Return, exactly as written, the run of lines that begins at the line containing "bm.to_mesh(mesh)" and ends at the line containing "obj.matrix_world = world". Nothing outside that run belongs in the answer.

· · ·

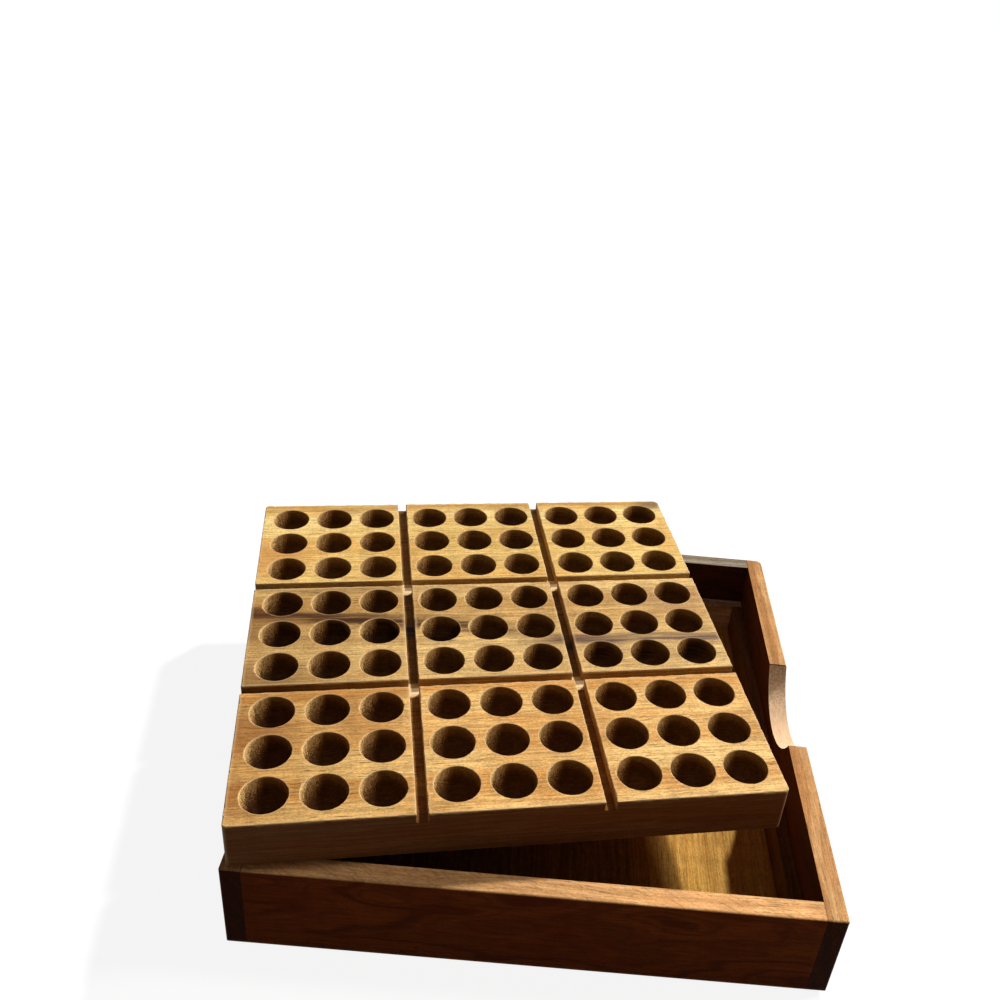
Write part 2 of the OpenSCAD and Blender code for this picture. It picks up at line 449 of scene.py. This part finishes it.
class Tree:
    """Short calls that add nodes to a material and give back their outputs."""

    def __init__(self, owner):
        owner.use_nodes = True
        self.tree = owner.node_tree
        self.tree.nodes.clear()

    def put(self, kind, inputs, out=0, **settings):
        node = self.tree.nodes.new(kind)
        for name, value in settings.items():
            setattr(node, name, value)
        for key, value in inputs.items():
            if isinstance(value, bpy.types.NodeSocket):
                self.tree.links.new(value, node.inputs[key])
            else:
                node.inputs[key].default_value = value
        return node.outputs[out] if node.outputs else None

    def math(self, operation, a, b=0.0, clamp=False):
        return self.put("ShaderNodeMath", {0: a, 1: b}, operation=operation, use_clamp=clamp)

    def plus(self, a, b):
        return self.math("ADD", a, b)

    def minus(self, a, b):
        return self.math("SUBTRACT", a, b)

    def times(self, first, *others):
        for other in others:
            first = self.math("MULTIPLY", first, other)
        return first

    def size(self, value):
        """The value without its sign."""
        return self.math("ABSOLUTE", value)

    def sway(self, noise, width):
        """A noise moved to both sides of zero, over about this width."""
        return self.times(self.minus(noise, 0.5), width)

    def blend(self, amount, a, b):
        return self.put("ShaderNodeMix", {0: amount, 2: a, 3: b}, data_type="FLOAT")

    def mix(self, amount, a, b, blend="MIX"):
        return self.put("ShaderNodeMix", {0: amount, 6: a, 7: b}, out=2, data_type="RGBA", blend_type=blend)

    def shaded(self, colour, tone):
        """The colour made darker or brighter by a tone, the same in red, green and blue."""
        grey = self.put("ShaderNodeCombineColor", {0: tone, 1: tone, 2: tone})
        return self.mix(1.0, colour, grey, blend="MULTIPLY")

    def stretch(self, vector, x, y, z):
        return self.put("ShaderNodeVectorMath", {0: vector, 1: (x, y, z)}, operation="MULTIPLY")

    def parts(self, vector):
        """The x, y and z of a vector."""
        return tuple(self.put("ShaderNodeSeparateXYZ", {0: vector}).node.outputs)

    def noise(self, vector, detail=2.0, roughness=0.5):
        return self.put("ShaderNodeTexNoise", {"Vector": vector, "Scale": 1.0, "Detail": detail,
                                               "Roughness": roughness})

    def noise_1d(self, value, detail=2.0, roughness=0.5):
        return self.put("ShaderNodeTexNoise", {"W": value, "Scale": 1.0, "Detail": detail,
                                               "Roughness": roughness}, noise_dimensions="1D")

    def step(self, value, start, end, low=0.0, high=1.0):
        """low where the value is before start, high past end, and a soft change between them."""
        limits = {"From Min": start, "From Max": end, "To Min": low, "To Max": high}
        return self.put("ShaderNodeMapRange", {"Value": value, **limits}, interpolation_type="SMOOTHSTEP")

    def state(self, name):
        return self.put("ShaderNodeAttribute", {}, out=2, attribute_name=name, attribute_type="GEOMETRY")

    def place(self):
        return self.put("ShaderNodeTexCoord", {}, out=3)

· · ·

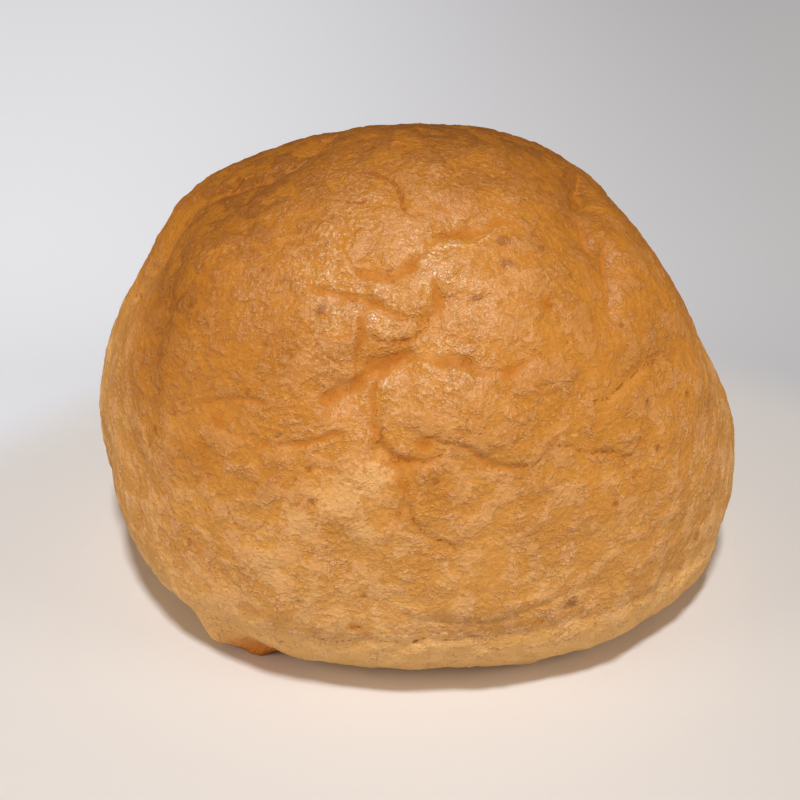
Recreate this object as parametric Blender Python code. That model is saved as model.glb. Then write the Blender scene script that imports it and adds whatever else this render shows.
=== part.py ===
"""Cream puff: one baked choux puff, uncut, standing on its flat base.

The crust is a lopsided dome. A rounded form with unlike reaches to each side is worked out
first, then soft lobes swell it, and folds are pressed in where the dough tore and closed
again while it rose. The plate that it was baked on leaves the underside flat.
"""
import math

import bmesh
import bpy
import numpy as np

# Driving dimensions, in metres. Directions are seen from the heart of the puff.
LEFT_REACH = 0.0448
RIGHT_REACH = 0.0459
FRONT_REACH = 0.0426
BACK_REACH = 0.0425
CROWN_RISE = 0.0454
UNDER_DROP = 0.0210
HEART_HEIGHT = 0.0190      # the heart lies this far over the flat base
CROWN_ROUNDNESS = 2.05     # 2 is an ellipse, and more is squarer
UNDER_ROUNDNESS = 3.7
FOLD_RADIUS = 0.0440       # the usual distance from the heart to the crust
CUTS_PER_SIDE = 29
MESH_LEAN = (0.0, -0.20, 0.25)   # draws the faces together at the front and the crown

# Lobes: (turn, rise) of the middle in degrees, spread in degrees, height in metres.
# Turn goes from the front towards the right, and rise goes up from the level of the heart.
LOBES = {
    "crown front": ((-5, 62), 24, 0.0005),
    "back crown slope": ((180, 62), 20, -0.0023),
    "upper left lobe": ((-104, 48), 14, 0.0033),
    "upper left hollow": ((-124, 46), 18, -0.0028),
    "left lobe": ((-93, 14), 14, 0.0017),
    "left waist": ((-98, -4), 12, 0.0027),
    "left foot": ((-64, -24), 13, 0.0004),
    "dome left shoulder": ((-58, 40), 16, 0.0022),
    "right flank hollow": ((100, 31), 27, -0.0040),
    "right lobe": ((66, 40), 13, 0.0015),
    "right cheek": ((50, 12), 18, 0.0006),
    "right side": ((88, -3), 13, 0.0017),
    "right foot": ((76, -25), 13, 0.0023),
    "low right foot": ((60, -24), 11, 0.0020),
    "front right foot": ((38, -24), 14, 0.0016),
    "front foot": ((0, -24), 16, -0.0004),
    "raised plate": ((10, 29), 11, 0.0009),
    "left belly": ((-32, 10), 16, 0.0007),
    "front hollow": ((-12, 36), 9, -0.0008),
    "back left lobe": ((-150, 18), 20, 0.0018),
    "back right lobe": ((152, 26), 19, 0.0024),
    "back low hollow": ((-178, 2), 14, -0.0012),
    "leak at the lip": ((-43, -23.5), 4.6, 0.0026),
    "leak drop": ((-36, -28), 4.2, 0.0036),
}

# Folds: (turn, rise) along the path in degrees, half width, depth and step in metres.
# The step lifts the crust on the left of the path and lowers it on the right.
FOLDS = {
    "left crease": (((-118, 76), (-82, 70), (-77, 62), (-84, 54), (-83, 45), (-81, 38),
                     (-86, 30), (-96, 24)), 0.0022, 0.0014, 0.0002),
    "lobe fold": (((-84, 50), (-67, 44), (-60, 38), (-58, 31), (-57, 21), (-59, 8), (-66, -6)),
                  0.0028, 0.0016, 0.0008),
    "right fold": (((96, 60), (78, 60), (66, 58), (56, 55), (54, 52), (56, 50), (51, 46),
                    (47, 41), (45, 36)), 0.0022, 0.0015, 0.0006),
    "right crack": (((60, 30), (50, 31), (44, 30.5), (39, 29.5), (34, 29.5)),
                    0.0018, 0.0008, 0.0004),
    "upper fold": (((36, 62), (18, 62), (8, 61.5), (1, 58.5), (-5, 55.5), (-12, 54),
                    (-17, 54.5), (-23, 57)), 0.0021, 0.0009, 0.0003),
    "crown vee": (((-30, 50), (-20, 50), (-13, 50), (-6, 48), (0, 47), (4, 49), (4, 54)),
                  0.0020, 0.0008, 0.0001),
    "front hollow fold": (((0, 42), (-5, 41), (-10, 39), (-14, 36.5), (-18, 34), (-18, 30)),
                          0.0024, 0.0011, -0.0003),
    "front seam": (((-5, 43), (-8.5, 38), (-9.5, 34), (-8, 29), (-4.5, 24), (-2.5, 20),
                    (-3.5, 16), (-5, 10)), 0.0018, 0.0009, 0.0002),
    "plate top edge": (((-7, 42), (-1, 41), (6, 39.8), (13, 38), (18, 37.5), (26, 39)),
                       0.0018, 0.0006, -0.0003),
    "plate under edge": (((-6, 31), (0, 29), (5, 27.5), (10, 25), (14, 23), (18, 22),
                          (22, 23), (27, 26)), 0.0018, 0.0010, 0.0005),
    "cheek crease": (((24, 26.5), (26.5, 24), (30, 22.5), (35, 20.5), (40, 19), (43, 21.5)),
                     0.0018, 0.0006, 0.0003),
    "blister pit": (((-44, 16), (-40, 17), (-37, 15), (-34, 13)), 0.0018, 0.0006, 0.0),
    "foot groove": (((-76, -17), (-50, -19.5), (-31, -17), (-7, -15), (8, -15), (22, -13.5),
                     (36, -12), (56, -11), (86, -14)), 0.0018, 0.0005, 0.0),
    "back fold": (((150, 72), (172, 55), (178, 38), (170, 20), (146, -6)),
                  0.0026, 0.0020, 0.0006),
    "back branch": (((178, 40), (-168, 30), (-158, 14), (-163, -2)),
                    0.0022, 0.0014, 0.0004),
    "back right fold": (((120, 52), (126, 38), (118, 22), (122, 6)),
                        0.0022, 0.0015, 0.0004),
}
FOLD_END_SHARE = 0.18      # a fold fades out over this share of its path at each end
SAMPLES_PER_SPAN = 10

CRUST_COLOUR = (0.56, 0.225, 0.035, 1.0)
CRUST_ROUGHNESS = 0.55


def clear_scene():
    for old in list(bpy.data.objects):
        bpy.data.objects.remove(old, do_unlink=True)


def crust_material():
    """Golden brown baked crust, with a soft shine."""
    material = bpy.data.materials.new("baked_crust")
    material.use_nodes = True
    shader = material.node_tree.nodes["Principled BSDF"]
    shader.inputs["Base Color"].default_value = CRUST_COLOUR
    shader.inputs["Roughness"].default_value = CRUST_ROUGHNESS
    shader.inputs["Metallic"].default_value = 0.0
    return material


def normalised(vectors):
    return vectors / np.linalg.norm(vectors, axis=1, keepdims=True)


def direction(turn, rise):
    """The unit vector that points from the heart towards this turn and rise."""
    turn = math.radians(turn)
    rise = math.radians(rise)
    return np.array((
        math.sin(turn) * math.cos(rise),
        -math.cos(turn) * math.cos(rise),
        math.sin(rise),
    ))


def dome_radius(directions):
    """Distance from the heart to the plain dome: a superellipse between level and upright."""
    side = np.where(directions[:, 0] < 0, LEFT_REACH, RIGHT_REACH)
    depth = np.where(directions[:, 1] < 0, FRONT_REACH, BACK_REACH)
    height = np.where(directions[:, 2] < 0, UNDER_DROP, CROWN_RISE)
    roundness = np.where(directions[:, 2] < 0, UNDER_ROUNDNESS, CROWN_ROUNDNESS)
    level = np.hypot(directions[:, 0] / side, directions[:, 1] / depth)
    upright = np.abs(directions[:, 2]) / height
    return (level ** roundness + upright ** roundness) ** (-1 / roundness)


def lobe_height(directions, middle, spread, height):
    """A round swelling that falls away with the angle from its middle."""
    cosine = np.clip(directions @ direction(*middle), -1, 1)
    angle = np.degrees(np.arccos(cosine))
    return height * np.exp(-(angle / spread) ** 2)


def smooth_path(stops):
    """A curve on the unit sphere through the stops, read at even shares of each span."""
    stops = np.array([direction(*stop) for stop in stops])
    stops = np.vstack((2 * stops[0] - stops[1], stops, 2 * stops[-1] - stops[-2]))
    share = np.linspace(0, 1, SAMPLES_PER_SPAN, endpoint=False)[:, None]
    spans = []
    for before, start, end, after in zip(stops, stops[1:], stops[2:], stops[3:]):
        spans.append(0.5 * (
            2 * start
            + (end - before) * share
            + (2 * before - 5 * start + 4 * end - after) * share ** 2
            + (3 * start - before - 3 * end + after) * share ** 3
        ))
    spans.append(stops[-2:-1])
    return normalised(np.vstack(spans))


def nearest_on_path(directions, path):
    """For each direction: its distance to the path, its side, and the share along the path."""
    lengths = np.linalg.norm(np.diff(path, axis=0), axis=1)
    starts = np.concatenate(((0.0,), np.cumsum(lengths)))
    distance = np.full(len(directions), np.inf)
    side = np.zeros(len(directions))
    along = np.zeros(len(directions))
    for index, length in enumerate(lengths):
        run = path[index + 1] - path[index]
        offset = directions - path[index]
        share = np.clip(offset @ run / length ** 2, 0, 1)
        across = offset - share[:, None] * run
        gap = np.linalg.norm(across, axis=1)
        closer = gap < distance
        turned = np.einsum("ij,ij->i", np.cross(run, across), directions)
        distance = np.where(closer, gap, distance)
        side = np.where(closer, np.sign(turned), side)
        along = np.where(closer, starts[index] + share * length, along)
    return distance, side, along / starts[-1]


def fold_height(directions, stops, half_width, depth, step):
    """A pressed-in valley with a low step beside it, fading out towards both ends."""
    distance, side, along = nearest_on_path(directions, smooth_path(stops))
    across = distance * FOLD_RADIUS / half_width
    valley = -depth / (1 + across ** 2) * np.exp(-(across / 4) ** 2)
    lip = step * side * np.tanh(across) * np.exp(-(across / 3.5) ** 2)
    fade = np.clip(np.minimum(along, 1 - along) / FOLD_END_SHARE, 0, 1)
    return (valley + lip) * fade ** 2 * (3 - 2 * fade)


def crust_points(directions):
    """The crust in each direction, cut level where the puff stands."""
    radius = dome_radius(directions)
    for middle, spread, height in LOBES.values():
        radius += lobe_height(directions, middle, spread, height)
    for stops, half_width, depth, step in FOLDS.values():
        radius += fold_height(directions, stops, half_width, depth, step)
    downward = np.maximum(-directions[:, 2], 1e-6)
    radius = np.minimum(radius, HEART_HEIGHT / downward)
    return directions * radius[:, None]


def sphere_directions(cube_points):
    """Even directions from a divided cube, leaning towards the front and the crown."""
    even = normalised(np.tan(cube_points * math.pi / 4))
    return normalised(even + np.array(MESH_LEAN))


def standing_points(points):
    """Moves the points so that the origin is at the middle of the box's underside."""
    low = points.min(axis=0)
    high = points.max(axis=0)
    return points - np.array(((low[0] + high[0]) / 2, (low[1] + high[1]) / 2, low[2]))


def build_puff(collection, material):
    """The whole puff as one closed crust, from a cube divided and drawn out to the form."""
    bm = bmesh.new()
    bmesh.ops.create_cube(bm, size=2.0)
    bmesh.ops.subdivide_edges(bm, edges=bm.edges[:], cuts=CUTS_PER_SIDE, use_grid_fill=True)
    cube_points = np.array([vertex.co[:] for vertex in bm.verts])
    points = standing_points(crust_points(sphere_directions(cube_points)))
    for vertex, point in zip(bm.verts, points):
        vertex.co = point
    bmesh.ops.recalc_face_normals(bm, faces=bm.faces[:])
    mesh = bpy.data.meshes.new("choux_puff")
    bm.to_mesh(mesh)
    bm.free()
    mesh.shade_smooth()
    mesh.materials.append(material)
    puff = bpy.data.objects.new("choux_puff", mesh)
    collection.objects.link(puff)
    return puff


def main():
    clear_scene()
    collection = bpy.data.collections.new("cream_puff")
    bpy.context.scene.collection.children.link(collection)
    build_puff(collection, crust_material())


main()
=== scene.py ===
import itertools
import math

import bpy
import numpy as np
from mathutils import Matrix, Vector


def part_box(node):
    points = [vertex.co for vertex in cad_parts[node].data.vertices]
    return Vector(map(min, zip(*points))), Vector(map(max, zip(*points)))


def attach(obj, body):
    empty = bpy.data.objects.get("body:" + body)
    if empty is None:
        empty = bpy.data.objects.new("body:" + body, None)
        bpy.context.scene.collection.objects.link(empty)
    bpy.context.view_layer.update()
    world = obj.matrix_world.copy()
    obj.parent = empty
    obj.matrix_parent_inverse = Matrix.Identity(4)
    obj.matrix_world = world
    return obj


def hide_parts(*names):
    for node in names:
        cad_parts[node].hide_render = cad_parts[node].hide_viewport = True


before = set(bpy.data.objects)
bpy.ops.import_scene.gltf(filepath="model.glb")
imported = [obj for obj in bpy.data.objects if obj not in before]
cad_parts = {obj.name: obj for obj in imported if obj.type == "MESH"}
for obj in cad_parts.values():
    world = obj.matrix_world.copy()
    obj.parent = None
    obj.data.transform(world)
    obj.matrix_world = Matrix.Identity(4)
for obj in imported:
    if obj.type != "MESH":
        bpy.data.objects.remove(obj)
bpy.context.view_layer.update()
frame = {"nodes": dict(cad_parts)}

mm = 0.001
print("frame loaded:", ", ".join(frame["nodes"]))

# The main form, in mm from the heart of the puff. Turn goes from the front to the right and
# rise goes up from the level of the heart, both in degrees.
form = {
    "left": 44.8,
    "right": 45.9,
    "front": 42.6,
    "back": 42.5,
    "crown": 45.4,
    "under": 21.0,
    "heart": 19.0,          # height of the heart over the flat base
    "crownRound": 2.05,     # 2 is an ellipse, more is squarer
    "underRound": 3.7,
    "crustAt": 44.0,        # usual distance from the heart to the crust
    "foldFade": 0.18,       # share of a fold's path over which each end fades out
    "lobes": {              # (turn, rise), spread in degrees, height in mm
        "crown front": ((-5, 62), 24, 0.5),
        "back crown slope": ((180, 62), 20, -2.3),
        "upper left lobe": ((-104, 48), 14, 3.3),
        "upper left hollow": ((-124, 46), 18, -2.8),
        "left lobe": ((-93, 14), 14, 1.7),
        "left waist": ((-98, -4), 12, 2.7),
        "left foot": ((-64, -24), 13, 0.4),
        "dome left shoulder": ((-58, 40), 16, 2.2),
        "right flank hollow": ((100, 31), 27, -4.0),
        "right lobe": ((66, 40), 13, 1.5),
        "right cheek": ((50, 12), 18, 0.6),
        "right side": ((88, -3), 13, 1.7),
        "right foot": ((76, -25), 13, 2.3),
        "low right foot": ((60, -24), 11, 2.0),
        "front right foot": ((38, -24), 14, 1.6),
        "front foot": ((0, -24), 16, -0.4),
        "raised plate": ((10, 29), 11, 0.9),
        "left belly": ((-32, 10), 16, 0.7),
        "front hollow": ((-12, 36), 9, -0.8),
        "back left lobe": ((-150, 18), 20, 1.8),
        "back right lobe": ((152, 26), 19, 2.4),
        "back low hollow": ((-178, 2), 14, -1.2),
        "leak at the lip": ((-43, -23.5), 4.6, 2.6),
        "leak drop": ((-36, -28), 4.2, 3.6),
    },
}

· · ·

■ Answer ■
    bm.to_mesh(mesh)
    bm.free()
    mesh.shade_smooth()
    mesh.materials.append(material)
    puff = bpy.data.objects.new("choux_puff", mesh)
    collection.objects.link(puff)
    return puff


def main():
    clear_scene()
    collection = bpy.data.collections.new("cream_puff")
    bpy.context.scene.collection.children.link(collection)
    build_puff(collection, crust_material())


main()
=== scene.py ===
import itertools
import math

import bpy
import numpy as np
from mathutils import Matrix, Vector


def part_box(node):
    points = [vertex.co for vertex in cad_parts[node].data.vertices]
    return Vector(map(min, zip(*points))), Vector(map(max, zip(*points)))


def attach(obj, body):
    empty = bpy.data.objects.get("body:" + body)
    if empty is None:
        empty = bpy.data.objects.new("body:" + body, None)
        bpy.context.scene.collection.objects.link(empty)
    bpy.context.view_layer.update()
    world = obj.matrix_world.copy()
    obj.parent = empty
    obj.matrix_parent_inverse = Matrix.Identity(4)
    obj.matrix_world = world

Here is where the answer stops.